In this case, only the parameters need to be refreshed with the values the next recursion call shall get. Then, instead of calling the function (which jumps to the function beginning again, but also adds the return address on the stack), it can just be jmped at, which completely preserves the stack. (At this point I am talking about the assembler instructions call and jmp, which work similarly for most processor architectures, but may have slightly different names.)

An example case in which this would not work:

int f(int a, int b)
{
    if (a == 0) {
        return b;
    }
    return 1 + f(a * b, b - 1);
}

In this case, the 1 + part needs to be executed for every recursive call, which happens after the recursive call. And for that, real function calls instead of tail jumps are assembled by the compiler. That can be fixed, however:

int f(int a, int b, int sum = 0)
{
    if (a == 0) {
        return b + sum;
    }
    return f(a * b, b - 1, sum + 1);
}

This way, we pushed the information of that “post-adding 1” into the parameter variables and transformed the nonoptimal recursion into a tail recursion. (At this point, this algorithm does not look nicer than an iterative implementation using a loop. However, other algorithms do.)

That was just a cheap example. There are actually nice and very generic rules in literature, which describe how to transform between the different coding styles. (See also the Wikipedia article about tail recursion)

GCD Example

In order to proof the point of tail recursion, and to motivate people to use more recursion for tidy, but still fast code, I chose the GCD (Greatest Common Divisor) algorithm, and the two typical different implementations of it:

The recursive version, which looks very similar to a math formula (at least in terms of C syntax):

unsigned gcd_rec(unsigned a, unsigned b)
{
    return b ? gcd_rec(b, a % b) : a;
}

… and the iterative version, which would have a better performance, if the compiler did not know about tail recursion:

unsigned gcd_itr(unsigned a, unsigned b)
{
    while (b) {
        unsigned tmp {b};
        b = a % b;
        a = tmp;
    }
    return a;
}

In my opinion, the recursive version looks much cleaner. What I particularly dislike when regarding the iterative version, is the fact that it is telling the compiler how exactly to temporarily save the value of b, in order to refresh a with it after the modulo operation. This is as primitive as “Well, do a % b, but I want b saved here and then written back there”, which is something which has nothing to do with the actual problem (calculating a GCD).

Comparing compiler output

Putting those two functions into a .cpp file and compiling it with clang++ -c main.cpp -O2 reveals something interesting:

First, having a look at the recursive version shows, that it does indeed not contain any call instructions because it is implemented using solely jumps (conditional je and jne instructions). This shows, that this recursive version of the GCD algorithm can never lead to steep stack growth.
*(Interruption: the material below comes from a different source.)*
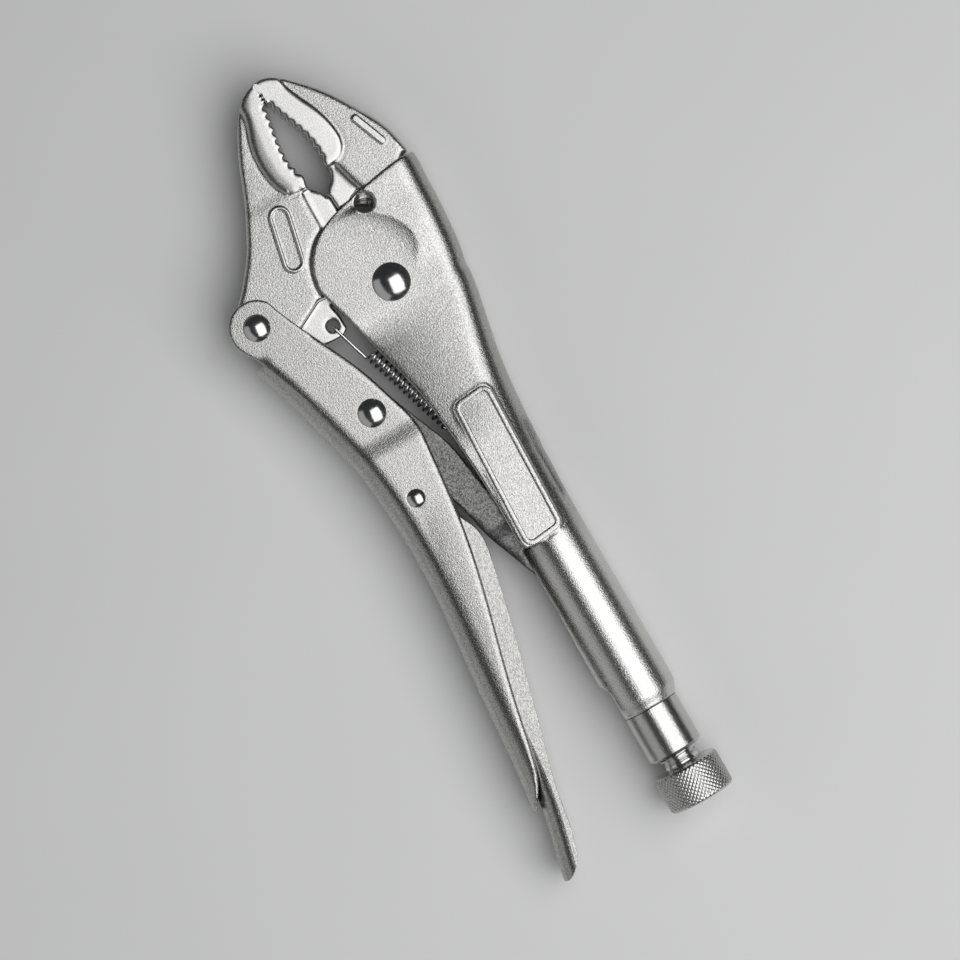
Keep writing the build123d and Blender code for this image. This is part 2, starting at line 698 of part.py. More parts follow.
# ------------------------------------------------------------ toggle link
with BuildPart() as toggle_link:
    with BuildSketch(side):
        with BuildLine():
            boss = ThreePointArc(
                arc_middle(toggle_pin, link_depth, 112), arc_middle(toggle_pin, link_depth, 200),
                arc_middle(toggle_pin, link_depth, 291),
            )
            belly = Spline(
                boss @ 1, (48.0, -24.0), (60.0, -18.6), (67.0, -15.7), (78.0, -13.2), (88.0, -9.6),
                (97.0, -6.0), (104.2, 0.9), tangents=[(0.93, 0.36), (0.3, 1)],
            )
            tip = ThreePointArc(
                belly @ 1, arc_middle(thrust_point, link_tip_radius, 10),
                arc_middle(thrust_point, link_tip_radius, 105),
            )
            Spline(
                tip @ 1, (92.0, 3.2), (80.0, -1.6), (68.0, -6.0), (57.0, -7.8), (50.0, -9.1), (40.0, -12.9),
                boss @ 0, tangents=[(-0.95, -0.3), (-0.93, -0.37)],
            )
        make_face()
    extrude(amount=link_half, both=True)
    # the tail narrows to pass through the slot of the barrel
    with BuildSketch(from_below(0)):
        with BuildLine():
            Polyline(
                (link_taper_start_x, link_half + 1), (link_taper_start_x, link_half),
                (link_taper_end_x, link_tail_half), (thrust_x + 10, link_tail_half),
                (thrust_x + 10, link_half + 1), close=True,
            )
        make_face()
        mirror(about=Plane.XZ)
    extrude(amount=40, both=True, mode=Mode.SUBTRACT)
    with BuildSketch(side):
        with Locations(toggle_pin):
            Circle(toggle_shank + running_fit)
    extrude(amount=2 * link_half, both=True, mode=Mode.SUBTRACT)

toggle_link.part.label = "toggle_link"
export_step(toggle_link.part, "parts/toggle_link.step")


# ---------------------------------------------------------------- rivets
def rivet_face(pin, shank, head, dome, seat):
    """Half section of a rivet through its axis: shank, flat seats, domed heads."""
    crown = (head * head + dome * dome) / (2 * dome)
    middle = head * 0.55
    middle_z = seat + dome - crown + math.sqrt(crown * crown - middle * middle)
    with BuildSketch(rivet_plane(pin)) as section:
        with BuildLine():
            lower = ThreePointArc((0, -seat - dome), (middle, -middle_z), (head, -seat))
            Polyline(lower @ 1, (shank, -seat), (shank, seat), (head, seat))
            upper = ThreePointArc((head, seat), (middle, middle_z), (0, seat + dome))
            Line(upper @ 1, lower @ 0)
        make_face()
    return section.sketch


main_section = rivet_face((0, 0), main_shank, main_head, main_dome, flank_outer)
lower_section = rivet_face(lever_pin, lever_shank, lever_head, lever_dome, cheek_outer)
toggle_section = rivet_face(toggle_pin, toggle_shank, toggle_head, lever_dome, cheek_outer)
release_section = rivet_face(release_pin, release_shank, release_head, release_dome, handle_outer)

with BuildPart() as main_pivot_rivet:
    revolve(main_section, axis=pin_axis((0, 0)))
main_pivot_rivet.part.label = "main_pivot_rivet"
export_step(main_pivot_rivet.part, "parts/main_pivot_rivet.step")

with BuildPart() as lower_pivot_rivet:
    revolve(lower_section, axis=pin_axis(lever_pin))
lower_pivot_rivet.part.label = "lower_pivot_rivet"
export_step(lower_pivot_rivet.part, "parts/lower_pivot_rivet.step")

with BuildPart() as toggle_rivet:
    revolve(toggle_section, axis=pin_axis(toggle_pin))
toggle_rivet.part.label = "toggle_rivet"
export_step(toggle_rivet.part, "parts/toggle_rivet.step")

with BuildPart() as release_rivet:
    revolve(release_section, axis=pin_axis(release_pin))
release_rivet.part.label = "release_rivet"
export_step(release_rivet.part, "parts/release_rivet.step")

# ------------------------------------------------- sleeve, screw and knob
with BuildPart() as threaded_sleeve:
    with BuildSketch(side):
        with BuildLine():
            Polyline(
                (sleeve_inner_x, axis_y + thread_radius + running_fit),
                (sleeve_inner_x, axis_y + barrel_bore - running_fit),
                (barrel_end_x, axis_y + barrel_bore - running_fit),
                (barrel_end_x, axis_y + sleeve_radius),
                (sleeve_end_x - sleeve_chamfer, axis_y + sleeve_radius),
                (sleeve_end_x, axis_y + sleeve_radius - sleeve_chamfer),
                (sleeve_end_x, axis_y + thread_radius + running_fit),
                close=True,
            )
        make_face()
    revolve(axis=screw_axis)
threaded_sleeve.part.label = "threaded_sleeve"
export_step(threaded_sleeve.part, "parts/threaded_sleeve.step")

with BuildPart() as adjusting_screw:
    root = thread_radius - thread_height
    profile = [(screw_tip_x, axis_y), (screw_tip_x, axis_y + root - 1.0), (screw_tip_x + 1.0, axis_y + root)]
    crests = int((thread_end_x - screw_tip_x - 2.0) / thread_pitch)
    first_crest_x = thread_end_x - 0.5 - (crests - 1) * thread_pitch
    for index in range(crests):
        crest_x = first_crest_x + index * thread_pitch
        profile.append((crest_x - 0.55, axis_y + root))
        profile.append((crest_x - 0.12, axis_y + thread_radius))
        profile.append((crest_x + 0.12, axis_y + thread_radius))
        profile.append((crest_x + 0.55, axis_y + root))
    profile.append((thread_end_x + 0.2, axis_y + root))
    profile.append((thread_end_x + 0.2, axis_y + neck_radius))
    profile.append((knob_start_x, axis_y + neck_radius))
    profile.append((knob_start_x, axis_y + stub_radius - running_fit))
    profile.append((knob_start_x + stub_length, axis_y + stub_radius - running_fit))
    profile.append((knob_start_x + stub_length, axis_y))
    with BuildSketch(side):
        with BuildLine():
            Polyline(*profile, close=True)
        make_face()
    revolve(axis=screw_axis)
adjusting_screw.part.label = "adjusting_screw"
export_step(adjusting_screw.part, "parts/adjusting_screw.step")

with BuildPart() as knurled_knob:
    with BuildSketch(across(knob_start_x)):
        with Locations((axis_y, 0)):
            Circle(knob_radius)
    extrude(amount=knob_length)
    fillet(knurled_knob.edges(), knob_round)
    with BuildSketch(across(knob_start_x)):
        with Locations((axis_y, 0)):
            Circle(stub_radius)
    extrude(amount=stub_length + 0.2, mode=Mode.SUBTRACT)
knurled_knob.part.label = "knurled_knob"
export_step(knurled_knob.part, "parts/knurled_knob.step")

# ---------------------------------------------------------- return spring
slope = math.radians(coil_slope)
coil_length = coil_turns * coil_pitch
along_coil = Vector(math.cos(slope), math.sin(slope), 0)
out_of_coil = Vector(-math.sin(slope), math.cos(slope), 0)
coil_origin = Vector(pivot_x + coil_start[0], pivot_y + coil_start[1], mid_z)
coil_plane = Plane(coil_origin, x_dir=-out_of_coil, z_dir=along_coil)
hook_z = spring_tab_half + wire + wire_clear
hook_down = Vector(pivot_x + tab_hole[0] + 0.9, pivot_y + tab_hole[1] + 0.2, mid_z)
hook_back = Vector(pivot_x + anchor_x + body_wall + 1.4, pivot_y + anchor_hole[0] + 0.6, mid_z)


def coil_point(along, out, across_tool):
    """Place near the coil: along its axis, out towards the back, across the tool."""
    return coil_origin + along_coil * along + out_of_coil * out + Vector(0, 0, across_tool)


with BuildPart() as tension_spring:
    with BuildLine() as coil_path:
        add(coil_plane * Helix(coil_pitch, coil_length, coil_radius, mode=Mode.PRIVATE))
    coil_wire = coil_path.wires()[0]
    with BuildSketch(Plane(coil_wire @ 0, z_dir=coil_wire % 0)):
        Circle(wire)
    sweep(path=coil_wire, is_frenet=True)
    # the front hook lies on the tab and turns down through its hole
    with BuildLine() as front_hook:
        FilletPolyline(
            coil_wire @ 0,
            coil_wire @ 0 - (coil_wire % 0) * 2.0,
            coil_point(-5.5, -coil_radius, hook_z),
            hook_down + Vector(0, 0, hook_z),
            hook_down - Vector(0, 0, spring_tab_half + 1.2),
            radius=0.7,
        )
    with BuildSketch(Plane(front_hook.wires()[0] @ 1, z_dir=front_hook.wires()[0] % 1)):
        Circle(wire)
    sweep(path=front_hook.wires()[0])
    # the rear hook passes the anchor's hole and turns up behind it
    with BuildLine() as rear_hook:
        FilletPolyline(
            coil_wire @ 1,
            coil_point(coil_length + 3.0, 0, 0),
            hook_back,
            hook_back + Vector(0, 2.6, 0),
            radius=0.7,
        )
    with BuildSketch(Plane(rear_hook.wires()[0] @ 1, z_dir=rear_hook.wires()[0] % 1)):
        Circle(wire)
    sweep(path=rear_hook.wires()[0])
tension_spring.part.label = "tension_spring"
export_step(tension_spring.part, "parts/tension_spring.step")

print("main pivot", pivot_x, pivot_y, mid_z)
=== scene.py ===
"""Locking pliers in nickel-plated steel, lying on a plain pale floor.

Lengths are in millimetres from the main pivot unless a name or a comment says otherwise:
x along the tool towards the knob, y towards its back, z across it.
"""
import json
import math

import bmesh
import bpy
import numpy as np
from mathutils import Matrix, Vector
from mathutils.kdtree import KDTree


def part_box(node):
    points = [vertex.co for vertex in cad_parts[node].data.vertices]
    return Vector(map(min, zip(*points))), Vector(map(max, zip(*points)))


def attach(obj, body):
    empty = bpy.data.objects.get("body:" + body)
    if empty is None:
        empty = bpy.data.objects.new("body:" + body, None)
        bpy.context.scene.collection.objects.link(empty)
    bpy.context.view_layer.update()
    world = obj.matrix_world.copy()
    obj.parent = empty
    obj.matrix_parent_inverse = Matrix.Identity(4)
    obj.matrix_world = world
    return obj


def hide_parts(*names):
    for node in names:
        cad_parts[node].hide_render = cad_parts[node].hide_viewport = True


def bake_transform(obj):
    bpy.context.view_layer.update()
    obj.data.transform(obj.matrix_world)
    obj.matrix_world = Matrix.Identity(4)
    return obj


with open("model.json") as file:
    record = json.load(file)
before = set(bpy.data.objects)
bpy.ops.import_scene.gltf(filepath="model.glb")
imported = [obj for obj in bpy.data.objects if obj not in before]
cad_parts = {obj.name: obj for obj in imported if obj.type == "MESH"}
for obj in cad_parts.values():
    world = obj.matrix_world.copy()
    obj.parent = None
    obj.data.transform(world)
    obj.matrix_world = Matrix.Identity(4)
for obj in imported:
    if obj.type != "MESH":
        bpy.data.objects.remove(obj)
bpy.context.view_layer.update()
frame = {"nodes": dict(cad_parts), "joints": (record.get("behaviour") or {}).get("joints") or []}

MM = 0.001
joint_places = {joint["name"]: joint.get("pos_m") for joint in frame["joints"]}
PIVOT = Vector(joint_places["jaw_pivot"])
SCREW_SHOULDER_X = Vector(joint_places["knob_turn"]).x
LEVER_PIN = [
    (pin - pivot) / MM for pin, pivot in zip(joint_places["lever_pivot"][:2], joint_places["jaw_pivot"][:2])
]

# the small round holes on the seam of the closed nose
NOSE_HOLES = [(-66.9, -6.05), (-65.6, -6.01), (-64.5, -5.99)]


def at(x, y, z=0.0):
    """A place of the tool as a vector of the frame, in metres."""
    return PIVOT + Vector((x, y, z)) * MM


# ---------------------------------------------------------------- materials
# distances from the mid plane: a jaw's lips turn smooth over the first, and its thinner tongue is
# smooth up to the second
LIP_HEIGHTS = (6.25, 6.55)
TONGUE_HEIGHTS = (5.3, 5.7)
# radius over which the painted shade of a nose hole goes from dark to plain metal
HOLE_RADII = (0.3, 0.42)
# stretch over which the flanks of the body give way to the barrel
BARREL_STRETCH = (84, 96)
SPECK_MM = 0.5
CLOUD_MM = 9


def node_adder(tree):
    """A helper that adds a node to a tree: inputs are linked outputs or values, settings its own."""
    def add(kind, inputs=None, **settings):
        node = tree.nodes.new(kind)
        for key, value in settings.items():
            if key in node.bl_rna.properties:
                setattr(node, key, value)
            else:
                node.inputs[key.replace("_", " ")].default_value = value
        for socket, source in (inputs or {}).items():
            if isinstance(source, bpy.types.NodeSocket):
                tree.links.new(source, node.inputs[socket])
            else:
                node.inputs[socket].default_value = source
        return node

    return add


def node_material(name):
    """A new material, its shader, and the helper that adds nodes to it."""
    material = bpy.data.materials.new(name)
    material.use_nodes = True
    tree = material.node_tree
    return material, tree.nodes["Principled BSDF"], node_adder(tree)


def link(source, target):
    """Links an output to an input of the same node tree."""
    target.id_data.links.new(source, target)


def noise(add, place, size_mm, detail, roughness):
    """A noise whose features are about as large as the size."""
    texture = add(
        "ShaderNodeTexNoise", {"Vector": place}, Scale=1 / (size_mm * MM), Detail=detail, Roughness=roughness,
    )
    return texture.outputs["Fac"]


def map_range(add, source, given, wanted):
    """Maps one range of a value onto another, and stops at its ends."""
    node = add(
        "ShaderNodeMapRange", {"Value": source},
        From_Min=given[0], From_Max=given[1], To_Min=wanted[0], To_Max=wanted[1],
    )
    return node.outputs["Result"]


def jaw_grain(add, place):
    """How strong a jaw's grain is: weak on its raised lips and on its thinner tongue."""
    split = add("ShaderNodeSeparateXYZ", {"Vector": place})
    height = add("ShaderNodeMath", {0: split.outputs["Z"], 1: PIVOT.z}, operation="SUBTRACT")
    reach = add("ShaderNodeMath", {0: height.outputs["Value"]}, operation="ABSOLUTE").outputs["Value"]
    lip = map_range(add, reach, [height * MM for height in LIP_HEIGHTS], (1.0, 0.15))
    tongue = map_range(add, reach, [height * MM for height in TONGUE_HEIGHTS], (0.25, 1.0))
    return add("ShaderNodeMath", {0: lip, 1: tongue}, operation="MULTIPLY").outputs["Value"]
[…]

0000000000000000 <_Z7gcd_recjj>:
   0:	89 f2                	mov    %esi,%edx
   2:	89 f8                	mov    %edi,%eax
   4:	85 d2                	test   %edx,%edx
   6:	74 17                	je     1f <_Z7gcd_recjj+0x1f>
   8:	0f 1f 84 00 00 00 00 	nopl   0x0(%rax,%rax,1)
   f:	00 
  10:	89 d1                	mov    %edx,%ecx
  12:	31 d2                	xor    %edx,%edx
  14:	f7 f1                	div    %ecx
  16:	85 d2                	test   %edx,%edx
  18:	89 c8                	mov    %ecx,%eax
  1a:	75 f4                	jne    10 <_Z7gcd_recjj+0x10>
  1c:	89 c8                	mov    %ecx,%eax
  1e:	c3                   	retq   
  1f:	c3                   	retq   

However, looking at the iterative version shows, that both versions are completely identical. This is pretty cool, because this way we can profit from the performance of iterative code, although our C++ code is a slick and tidy recursive implementation!
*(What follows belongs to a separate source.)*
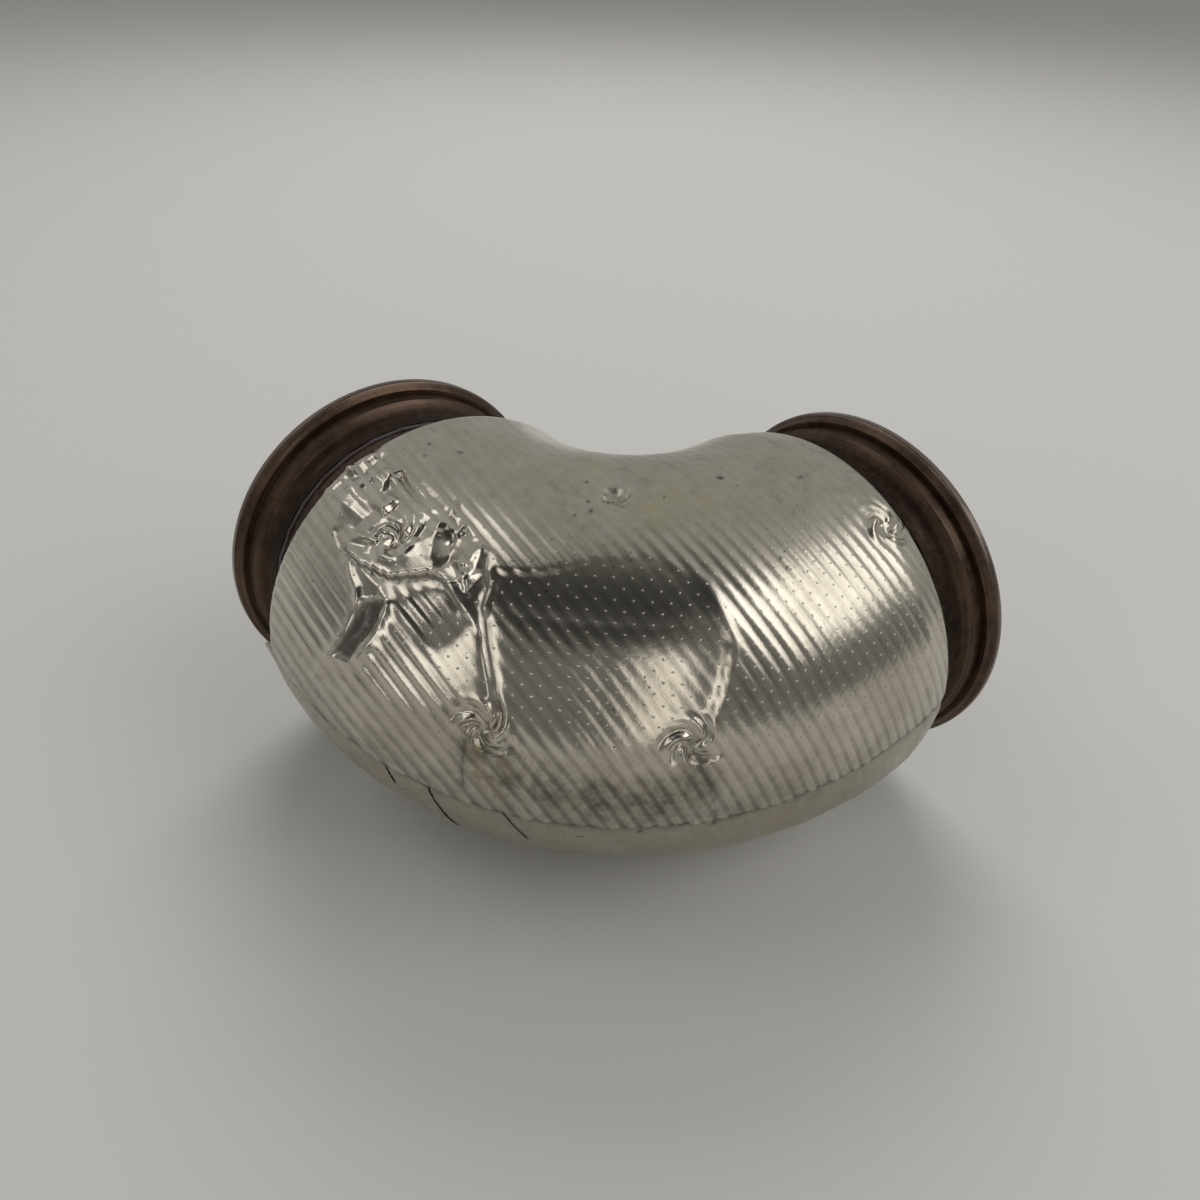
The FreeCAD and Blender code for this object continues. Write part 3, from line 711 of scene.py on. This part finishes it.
# Marks on the foil: run, lift and radius.
YELLOW_STAINS = ((88.9, 79.0, 6), (96.1, 84.6, 5), (102.6, 81.9, 4), (54.0, 13.0, 4),
                 (57.0, 1.0, 5), (55.5, 6.0, 5), (59.5, 9.0, 4), (24.2, 104.9, 7), (67.6, 100.0, 6))
DARK_SPECKS = ((113.8, 90.1, 1.5), (139.0, 82.1, 1.3), (87.5, 92.9, 0.6), (91.9, 84.5, 0.6),
               (66.2, 89.8, 1.0), (68.5, 81.6, 0.9), (70.0, 78.5, 1.0), (4.4, 84.2, 0.9),
               (9.0, 80.1, 0.9), (17.3, 87.4, 0.9), (16.0, 87.4, 0.8), (118.5, 88.9, 0.6),
               (117.1, 85.4, 0.6), (117.0, 61.0, 0.7), (117.7, 58.4, 0.6), (65.8, 76.2, 0.6),
               (120.5, 30.0, 0.8), (61.0, 40.0, 0.7))
WET_DIRT = ((60.0, 8.0, 9), (68.0, 7.0, 9), (77.0, 5.0, 9), (86.0, 4.0, 9), (94.0, 8.0, 8),
            (54.0, 12.0, 7))
SEAM_SPOTS = ((148.1, 3.0, 0.9), (141.0, 2.0, 0.9), (98.4, -7.2, 1.0), (84.6, -9.6, 1.0),
              (73.5, -14.0, 0.8), (43.0, -13.0, 0.8), (22.0, -12.8, 0.8), (25.6, -11.1, 0.7),
              (36.8, -14.1, 0.7))
BROWN_TINT = ((103.8, 29.1, 7), (107.0, 36.0, 6), (113.0, 22.0, 7), (96.0, 24.0, 5))


def on_cover(places):
    """Points of the undented cover at (run, lift) places."""
    run, lift = np.array(places, float).T
    centre, outward = centreline(run)
    return centre + COVER_RADIUS * tube_direction(outward, lift)


def line_distance(points, line):
    """Distance of each point from a polyline in space."""
    nearest = np.full(len(points), 1e9)
    for a, b in zip(line[:-1], line[1:]):
        edge = b - a
        share = np.clip(((points - a) @ edge) / (edge @ edge), 0, 1)
        nearest = np.minimum(nearest, np.linalg.norm(points - a - share[:, None] * edge, axis=1))
    return nearest


def smoothed(values, rounds):
    """Rounds a grid of heights a little, as foil never folds to a knife edge."""
    for _ in range(rounds):
        padded = np.pad(values, 1, mode="edge")
        values = (2 * values + padded[:-2, 1:-1] + padded[2:, 1:-1]
                  + padded[1:-1, :-2] + padded[1:-1, 2:]) / 6
    return values


def above_seam(points, grid):
    """Height above the seam in mm."""
    return (points[:, 2] - seam_height(points)).reshape(grid)


def pinch_twist(points, place, size):
    """Folds that run into a pinch and twist round it, as where foil is screwed up by hand."""
    heart = on_cover([place])[0]
    centre, outward = centreline(np.array([place[0]]))
    normal = tube_direction(outward, np.array([place[1]]))[0]
    side = np.cross(normal, (0, 0, 1.0))
    side /= np.linalg.norm(side)
    above = np.cross(side, normal)
    off = points - heart
    p, q = off @ side, off @ above
    far = np.hypot(p, q) + 1e-6
    angle = np.arctan2(q, p) + 0.35 * far / size
    folds = 0.55 * np.cos(4 * angle) + 0.35 * np.cos(7 * angle + 1.3)
    ring = np.exp(-((far - 3.2 * size) / (2.2 * size)) ** 2)
    return size * folds * ring


def spread(*stretches):
    """Joins evenly divided stretches: each is (start, stop, number of steps)."""
    parts = [np.linspace(a, b, n, endpoint=False) for a, b, n in stretches]
    return np.concatenate(parts + [[stretches[-1][1]]])


def ribs(points, strength):
    """Slanting embossed ribs: flat bands with rounded shoulders, standing in parallel planes."""
    phase = points @ RIB_DIRECTION / RIB_PITCH * 2 * math.pi
    return strength * np.tanh(1.5 * np.sin(phase)) / math.tanh(1.5)


def inside_box(points):
    """Keeps points, in mm, within the box of the CAD model."""
    return np.clip(points, np.array(cad_box[0]) / MM, np.array(cad_box[1]) / MM)


def with_end_walls(points, centre, direction, radius):
    """Adds the rows of points by which a foil's edges turn in to the pipe."""
    inlet_wall = [centre[0] + (radius[0] - depth)[:, None] * direction[0]
                  for depth in reversed(TURNED_IN)]
    outlet_wall = [centre[-1] + (radius[-1] - depth)[:, None] * direction[-1] for depth in TURNED_IN]
    return np.concatenate([inlet_wall, points, outlet_wall])


def over_end_walls(values):
    """Carries the values at a foil's two edges on over its end walls."""
    return np.pad(values, ((len(TURNED_IN), len(TURNED_IN)), (0, 0)), mode="edge")


def spots(points, places, grid):
    """Soft-edged spots, each given by its run, lift and radius."""
    mask = np.zeros(len(points))
    for spot_run, spot_lift, size in places:
        heart = on_cover([(spot_run, spot_lift)])[0]
        mask = np.maximum(mask, np.clip(1.5 - np.linalg.norm(points - heart, axis=1) / size, 0, 1))
    return mask.reshape(grid)


foil = bpy.data.materials.new("embossed_foil")
n = Nodes(foil)
place = n.add("TexCoord").outputs["Object"]
across = n.dot(place, tuple(RIB_DIRECTION / (RIB_PITCH * MM)))
along = n.dot(place, tuple(POINT_ROW_DIRECTION / (POINT_PITCH * MM)))
line_number = n.calc("FLOOR", n.calc("ADD", across, LINE_OFFSET))
off_line = n.calc("MULTIPLY", n.calc("SUBTRACT", n.calc("FRACT", n.calc("ADD", across, LINE_OFFSET)),
                                     0.5), RIB_PITCH)
off_point = n.calc("MULTIPLY", n.calc("SUBTRACT", n.calc("FRACT", n.calc(
    "ADD", along, n.calc("MULTIPLY", line_number, LINE_STAGGER))), 0.5), POINT_PITCH)
from_point = n.calc("SQRT", n.calc("ADD", n.calc("MULTIPLY", off_line, off_line),
                                   n.calc("MULTIPLY", off_point, off_point)))
points_height = n.ramp(from_point, 0.10, 0.48, 1.0, 0.0)
film = n.add("Attribute", attribute_name="film").outputs["Fac"]
deposit_and_shade = n.add("Attribute", attribute_name="deposit_and_shade").outputs["Fac"]
stain = n.add("Attribute", attribute_name="stain").outputs["Fac"]
grime_and_shade = n.add("Attribute", attribute_name="grime_and_shade").outputs["Fac"]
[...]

0000000000000020 <_Z7gcd_itrjj>:
  20:	89 f2                	mov    %esi,%edx
  22:	89 f8                	mov    %edi,%eax
  24:	85 d2                	test   %edx,%edx
  26:	74 17                	je     3f <_Z7gcd_itrjj+0x1f>
  28:	0f 1f 84 00 00 00 00 	nopl   0x0(%rax,%rax,1)
  2f:	00 
  30:	89 d1                	mov    %edx,%ecx
  32:	31 d2                	xor    %edx,%edx
  34:	f7 f1                	div    %ecx
  36:	85 d2                	test   %edx,%edx
  38:	89 c8                	mov    %ecx,%eax
  3a:	75 f4                	jne    30 <_Z7gcd_itrjj+0x10>
  3c:	89 c8                	mov    %ecx,%eax
  3e:	c3                   	retq   
  3f:	c3                   	retq   

Summary

The GCD algorithm is a very short example for the behaviour of telling the compiler much more than needed to solve the actual problem, because imperative programming is all about telling the computer what to do, and how to do it. On the level of writing assembler code, it is pretty normal that the question “what data?” is pretty much the same as “which memory address/register and size?”, because there is no abstraction from the hardware implementation nature (a von Neumann machine with untyped memory).

When using languages like C++, a lot of abstraction can be gained with no cost, which is a favorable thing. Tail recursion is a nice step towards such simplifying abstractions, and can be used for free, which is pretty much worth knowing about it.